Solly-Flood was born into a military family in 1871. After Wellington and Sandhurst, he joined the South Lancashire Regiment in 1891. He saw service in the Boer War and from 1904-08 he served in the War Office alongside Haig. It was at this time his interest in training was initiated. At the start of the Great War, he was Lt-Col 4th Dragoon Guards and saw service in France. During the Battle of the Somme he served as Brigadier-General of 35 Brigade, 12th Division. He went on to be GOC 42nd (East Lancashire) Division from October 1917 to the end of the war. But it was in October 1916 that his involvement in training the BEF began. On 30 January 1917, Haig appointed Solly-Flood to command the new Training Directorate.
SS143 ‘Instructions for the Training of Platoons for Offensive Action' was the first manual to emerge from Solly-Flood's time at the Training Directorate. It followed on from another influential manual from before Solly-Flood's time, SS135 ‘Instructions for the Training of Divisions for Offensive Action'. The training directorate continued to produce these manuals until the end of the war. They included al the manuals necessary for the training of platoons in the new infantry tactics such as instructions for the employment of machine guns and Lewis guns (SS106), instructions for the training of bombers (SS126), instructions for the training of machine gunners (SS122), assault training (SS185), and instructions about defensive positions which was essentially a translation of a German document which had fallen into British hands.

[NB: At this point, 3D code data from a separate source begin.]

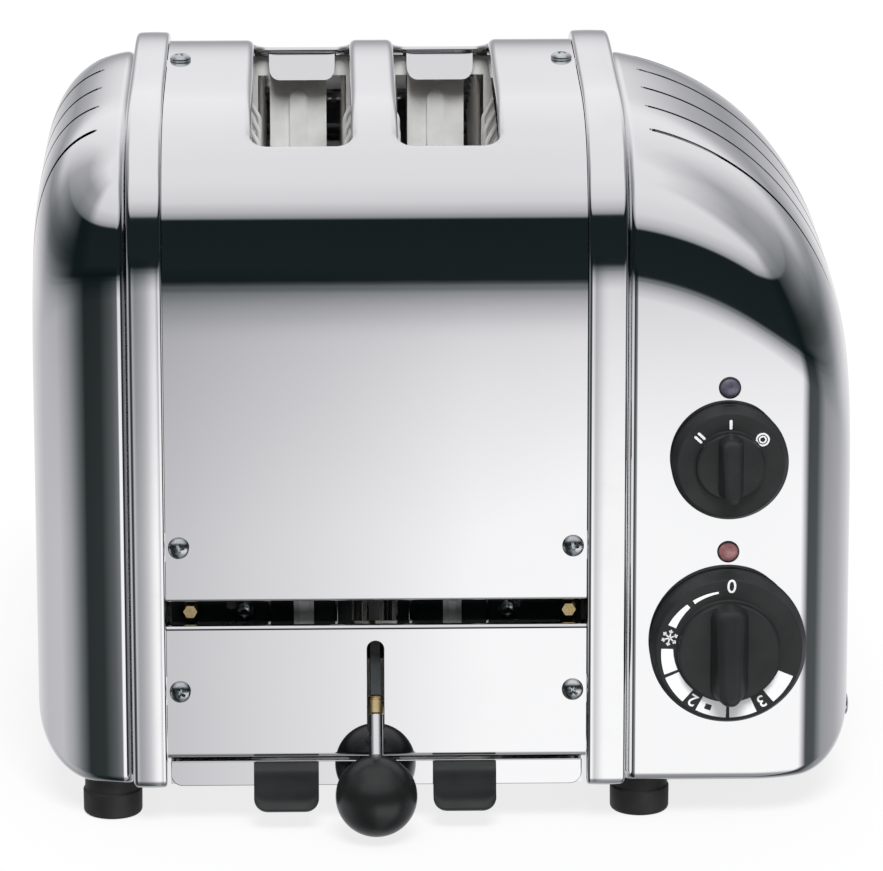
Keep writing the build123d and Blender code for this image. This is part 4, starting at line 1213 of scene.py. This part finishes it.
front = mixrgb(low_w, top_ramp, az_ramp, "MULTIPLY")
back = mixrgb(low_w, back_ramp, az_ramp, "MULTIPLY")
allc = mixrgb(high_w, mixrgb(back_w, front, back), side_ramp, "MULTIPLY")
tint = wn("ShaderNodeValToRGB")
stops = ((0.0, (0.004, 0.0075, 0.0075)), (0.012, (0.0095, 0.0145, 0.0145)), (0.2, (0.180, 0.195, 0.200)), (0.5, (0.495, 0.490, 0.510)), (0.85, (0.852, 0.846, 0.856)), (1.0, (1.0, 1.0, 1.0)))
tint.color_ramp.elements[0].position, tint.color_ramp.elements[0].color = 0.0, (*stops[0][1], 1)
tint.color_ramp.elements[1].position, tint.color_ramp.elements[1].color = 1.0, (*stops[-1][1], 1)
for p, c in stops[1:-1]:
    tint.color_ramp.elements.new(p).color = (*c, 1)
wt.links.new(allc, tint.inputs["Fac"])
allc = tint.outputs["Color"]
bg = wn("ShaderNodeBackground")
wt.links.new(allc, bg.inputs["Color"])
bg.inputs["Strength"].default_value = 1.12
pale = wn("ShaderNodeBackground")
pale.inputs["Color"].default_value = (0.93, 0.93, 0.93, 1)
lp = wn("ShaderNodeLightPath")
mx = wn("ShaderNodeMixShader")
wt.links.new(lp.outputs["Is Camera Ray"], mx.inputs[0])
wt.links.new(bg.outputs[0], mx.inputs[1])
wt.links.new(pale.outputs[0], mx.inputs[2])
out = wn("ShaderNodeOutputWorld")
wt.links.new(mx.outputs[0], out.inputs["Surface"])

sun = bpy.data.lights.new("high_front_light", "SUN")
sun.energy = 3.4
sun.angle = math.radians(24)
so = bpy.data.objects.new("high_front_light", sun)
bpy.context.scene.collection.objects.link(so)
so.rotation_euler = (math.radians(38), 0, math.radians(4))
so.visible_glossy = False

sc = bpy.context.scene
sc.view_settings.view_transform = "Standard"

yaw, pitch, roll = 0.019408130, 0.267164697, -0.001297721
fwd = Vector((math.sin(yaw) * math.cos(pitch), math.cos(yaw) * math.cos(pitch), -math.sin(pitch)))
right = Vector((math.cos(yaw), -math.sin(yaw), 0))
up = right.cross(fwd)
r2 = right * math.cos(roll) + up * math.sin(roll)
u2 = up * math.cos(roll) - right * math.sin(roll)
cam = bpy.data.cameras.new("camera")
cam.sensor_fit = "HORIZONTAL"
cam.sensor_width = 36.0
cam.lens = 6451.2216 / 883 * 36.0
cam.clip_end = 50
co = bpy.data.objects.new("camera", cam)
sc.collection.objects.link(co)
co.matrix_world = Matrix(((r2.x, u2.x, -fwd.x, -0.0381655), (r2.y, u2.y, -fwd.y, -1.9765943 + YO * S), (r2.z, u2.z, -fwd.z, 0.6402946), (0, 0, 0, 1)))
sc.camera = co
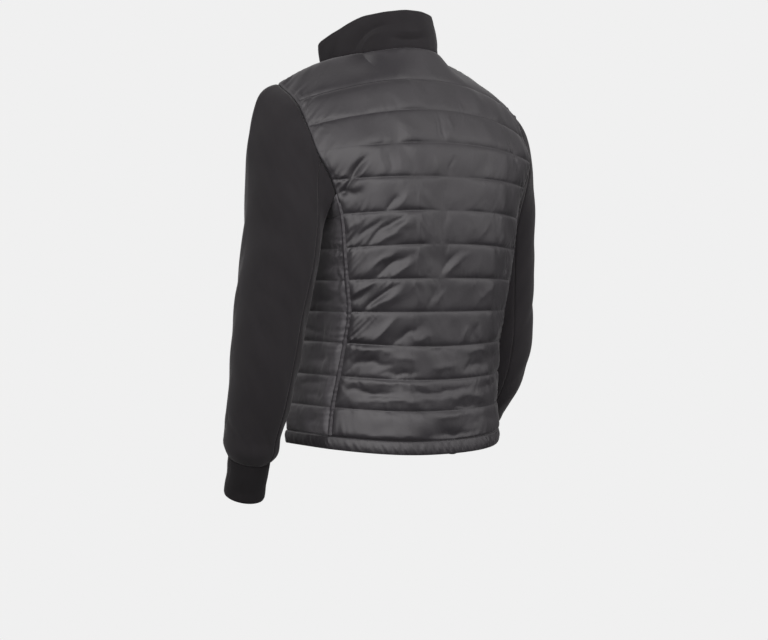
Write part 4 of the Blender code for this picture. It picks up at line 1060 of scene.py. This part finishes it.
SIDE_FOLDS = {
    "left": (
        (-88, 4.75, -30, 4.85, 0, 4, 2.9), (-88, 5.12, -40, 5.22, 0, 4, 2.5),
        (-86, 5.45, -40, 5.60, -1, 5, 2.6), (-86, 6.30, -50, 6.20, 2, 5, 2.9),
        (-86, 6.45, -40, 6.62, 0, 4, -2.9), (-84, 6.72, -40, 6.80, 0, 5, 2.3),
        (-84, 7.35, -45, 7.25, 2, 5, 2.6), (-82, 7.55, -30, 7.65, 0, 5, -2.6),
        (60, 5.30, 90, 5.20, 0, 5, 2.3), (55, 6.20, 88, 6.30, 0, 5, -2.3),
        (-40, 8.70, 40, 8.60, 2, 8, -2.1), (30, 10.30, -60, 10.25, 1, 8, -2.3),
        (-54, 7.20, -56, 11.9, 0, 20, 4.0), (-22, 7.10, -24, 11.9, 0, 18, -3.2),
        (-48, 7.62, 0, 7.70, 0, 6, -2.6), (-50, 9.45, 0, 9.60, 1, 7, -2.8),
        (-44, 10.70, 0, 10.60, 0, 7, -2.4), (-46, 11.4, 0, 11.6, 1, 7, -2.2),
    ),
    "right": (
        (-88, 4.80, -34, 4.90, 0, 4, 2.6), (-88, 5.20, -44, 5.26, 0, 4, 2.3),
        (-86, 5.55, -40, 5.66, -1, 5, 2.3), (-86, 6.25, -50, 6.15, 2, 5, 2.6),
        (-84, 6.55, -40, 6.66, 0, 4, -2.6), (-84, 7.30, -45, 7.22, 2, 5, 2.5),
        (60, 5.35, 90, 5.25, 0, 5, 2.2), (-40, 8.65, 40, 8.60, 2, 8, -2.0),
        (30, 10.32, -60, 10.25, 1, 8, -2.3),
        (-56, 7.40, -54, 11.8, 0, 19, 3.6), (-26, 7.30, -22, 11.8, 0, 17, -3.0),
        (-46, 8.40, 0, 8.50, 0, 6, -2.4), (-48, 9.60, 0, 9.45, 1, 7, -2.6),
        (-42, 11.3, 0, 11.4, 0, 7, -2.3),
    ),
}
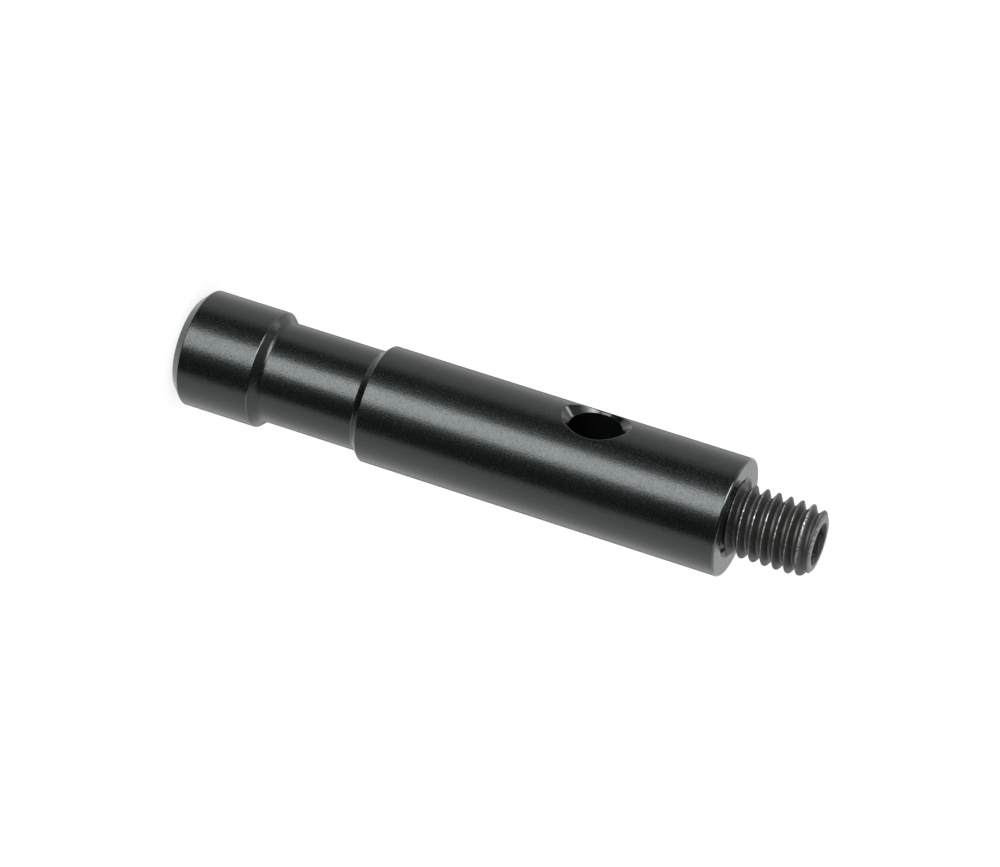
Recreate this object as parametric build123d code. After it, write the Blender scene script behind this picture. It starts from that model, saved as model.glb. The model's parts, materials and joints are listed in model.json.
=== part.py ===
from build123d import *
import math
import os

# A 5/8 in baby pin: a turned body with a lock groove, a countersunk cross-hole and a tapped
# end, and a socket set screw that stands out of the tapped end as a threaded stud.
# It stands on its plain head end, with its axis along +Z and the stud up. The cross-hole
# runs along X. All sizes are in millimetres, and angles in degrees.

INCH = 25.4

# Turned body
PIN_DIA = 15.875
BODY_LENGTH = 77.4
HEAD_LENGTH = 11.5
HEAD_CHAMFER = 1.35
NECK_DIA = 13.7
GROOVE_WIDTH = 15.7
GROOVE_WALL_ANGLE = 45.0
GROOVE_ROOT_RADIUS = 0.5
EDGE_BREAK = 0.12
FACE_BREAK = 0.25

# Cross-hole, countersunk at both mouths
CROSS_HOLE_DIA = 6.9
CROSS_HOLE_BELOW_FACE = 20.4
CROSS_COUNTERSINK_DIA = 9.4
COUNTERSINK_ANGLE = 90.0

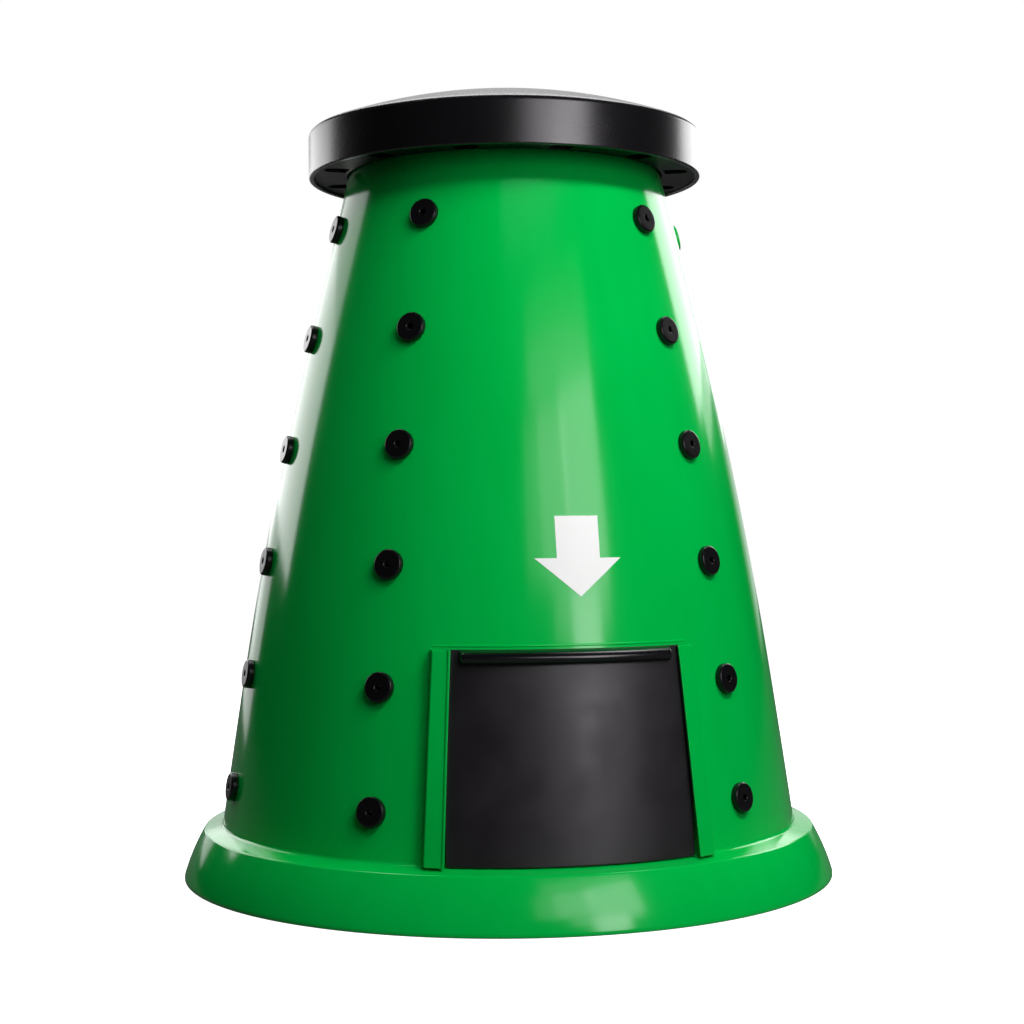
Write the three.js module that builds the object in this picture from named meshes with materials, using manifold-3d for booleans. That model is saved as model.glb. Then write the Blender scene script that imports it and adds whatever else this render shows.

In addition to codifying the BEF's tactical doctrine, Solly-Flood unified the training which had been carried out by the separate army schools. Even Hunter-Weston had believed in training. His maxim has been summarised as ‘tt before ttt' (teach teacher before teacher teaches tommy). Solly-Flood abolished the divisional training schools and put the newly emerging Corps schools on a sound footing. Staffing was always a problem. During Solly-Flood's time his staff had been only three in number. When he moved to command 42nd Division in October 1917, his position at the training directorate was taken by Brigadier General Charles Bonham Carter who increased his staff to five and then to eight. Post Solly-Flood there were seven special GHQ schools, seven schools for each army and six special schools for each Corps. If one pamphlet was to summarise the improvement in training it was SS152, ‘Instructions for the Training within Schools at GHQ, Army and Corps Level.
July 1918 saw the arrival of Lieutenant-General Sir Ivor Maxse with his new command, the Inspectorate of Training. Maxse came from commanding XVIII Corps which had taken a severe hammering during the German Spring Offensive. Did Maxse rectify mistakes in training from before his time? Maxse liked to think so: he was the ultimate self-propagandist. His personal self-renewal in his new guise appears to have led him too far into a denunciation of all the manuals and doctrines that had gone before. He advocated the use of the ‘Brown Book', his training manual from his time as commander of 18th Division. There was nothing new here but what it contained was clearly laid out and far more ‘user friendly' than the manuals from the Directorate of Training. It is unfortunate that he helped contribute to the myth that there had been no doctrine or coherent manuals prior to the summer of 1918.
The upshot of this was that Solly-Flood's contribution to training was consigned to a dusty corner; his name was forgotten and he was lost in the shadow of Ivor Maxse. The contrary should be the case: he should be remembered as the man who preceded Maxse in authorising SS143, unifying the BEF's schools system and promulgating good practice with the excellent training manuals he was responsible for.
This article is based on a talk given by Alistair Geddes to the Yorkshire branch of the WFA entitled In the Shadow of Ivor Maxse: Sir Arthur Solly-Flood and the Training Directorate of the BEF in 1917.